La protection des surveillants doit-elle primer sur les droits des détenus ? Après deux semaines de crise, l’accent mis par le gouvernement sur la sécurité des agents est critiquée comme une mauvaise réponse au vieux mal des prisons, la surpopulation.
Quelles doivent être les priorités ? Pour mettre fin au plus important mouvement de surveillants depuis un quart de siècle, le gouvernement n’a pas hésité longtemps à proposer une batterie de mesures sécuritaires.
Après des agressions de gardiens par des détenus violents et/ou radicalisés, notamment à Borgo (Haute-Corse) où deux surveillants ont reçu respectivement 14 et 20 coups de couteau, il s’agissait d’abord de répondre à la colère en promettant l’isolement de détenus terroristes islamistes dans des quartiers étanches (avec un objectif à terme de 1.500 places) et, dès à présent, un équipement « amélioré » pour les agents.
Parmi ces nouvelles mesures, des dotations de gilets pare-balles, d’alarmes portatives ou l’installation de passe-menottes – fenêtre percée dans la porte de la cellule permettant d’entraver un détenu avant qu’il ne sorte – dans tous les quartiers sensibles.
« Ca n’empêchera pas toutes les violences, mais c’est un début », a estimé Jean-François Forget, secrétaire général de l’Ufap-Unsa, syndicat majoritaire chez les surveillants et seul signataire des propositions gouvernementales.
Deuxième syndicat, FO-Pénitentiaire voulait aller encore plus loin, réclamant d' »armer les agents de taser » – des pistolets à impulsion électrique.

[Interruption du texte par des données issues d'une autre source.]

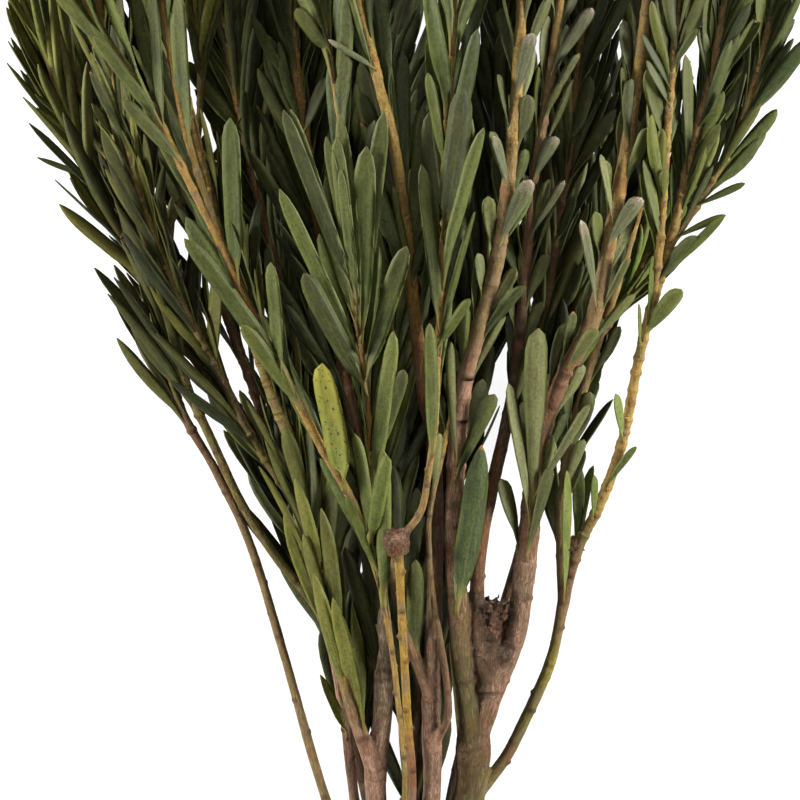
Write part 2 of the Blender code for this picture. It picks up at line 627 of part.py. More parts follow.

Pour l’Observatoire international des prisons (OIP), une association de défense des droits des détenus, « l’illusion sécuritaire l’emporte ».
L’ONG voit dans « la multiplication par dix » du nombre de places prévues pour détenus violents ou dans l’installation de passe-menottes un dispositif ressemblant « dangereusement au retour des Quartiers de haute sécurité (QHS) » fermés en 1982 par l’ancien garde des Sceaux Robert Badinter qui dénonçait leur « régime inhumain ».
« Pas des bêtes »
Au delà de détenus aux « profils particuliers » auxquels s’adresseraient en premier lieu de telles mesures, le Syndicat des avocats de France (SAF, à gauche) met en garde contre une dérive sécuritaire bien plus large, avec notamment le projet de réforme de l’article 57 de la loi pénitentiaire pour autoriser des fouilles inopinées au retour de parloirs. Le SAF, comme l’OIP, craint « le retour des fouilles à nu », pratique pourtant condamnée par la Cour européenne des droits de l’Homme.
« Nous ne sommes pas des bêtes », ont clamé des détenus de Fleury-Mérogis (Essonne) il y a quelques jours, faisant parvenir un texte au site collaboratif « StreetVox » pour dénoncer, « derrière la grève des matons », une « entreprise de terreur » à l’encontre de prisonniers non seulement privés de leur liberté mais aussi de leur droit « à la dignité ».
Ce collectif, qui se résout à la punition mais pas à « la violence quotidienne », décrit le sentiment des détenus d’avoir été « pris en otage » pendant le dernier conflit social.
Pour l’ancien Contrôleur général des lieux de privation de liberté – une autorité indépendante -, Jean-Marie Delarue, multiplier les mesures de contrainte ne renforcera pas la sécurité: il faut au contraire « renforcer un lien de confiance » au sein de la détention.
Mais comment faire quand les prisons sont surpeuplées, avec un taux d’occupation moyen de 120 %, bien au-dessus des moyennes de nos voisins suédois ou hollandais (85 %) selon les données d’Eurostat ?
« La prison doit être le dernier recours », martèle l’actuel Contrôleur des prisons, Adeline Hazan. Elle relève qu’un tiers des quelque 70.000 détenus écroués en France sont « présumés innocents » et préconise avant tout de « cesser d’incarcérer » les personnes atteintes de troubles mentaux ou celles condamnées à de très courtes peines.
« C’est précisément l’objectif de la réforme pénale du printemps », fait-on valoir à la chancellerie. La garde des Sceaux Nicole Belloubet maintient un double objectif pour désengorger les maisons d’arrêt: à la fois la construction de 15.000 places de prisons supplémentaires et aussi le développement de peines alternatives à la détention.
Mais pour le SAF, « sans changement +culturel+ de la pratique des tribunaux, la situation carcérale en France restera dans l’impasse », tant est ancré le « choix des magistrats de privilégier l’incarcération, même avant jugement ».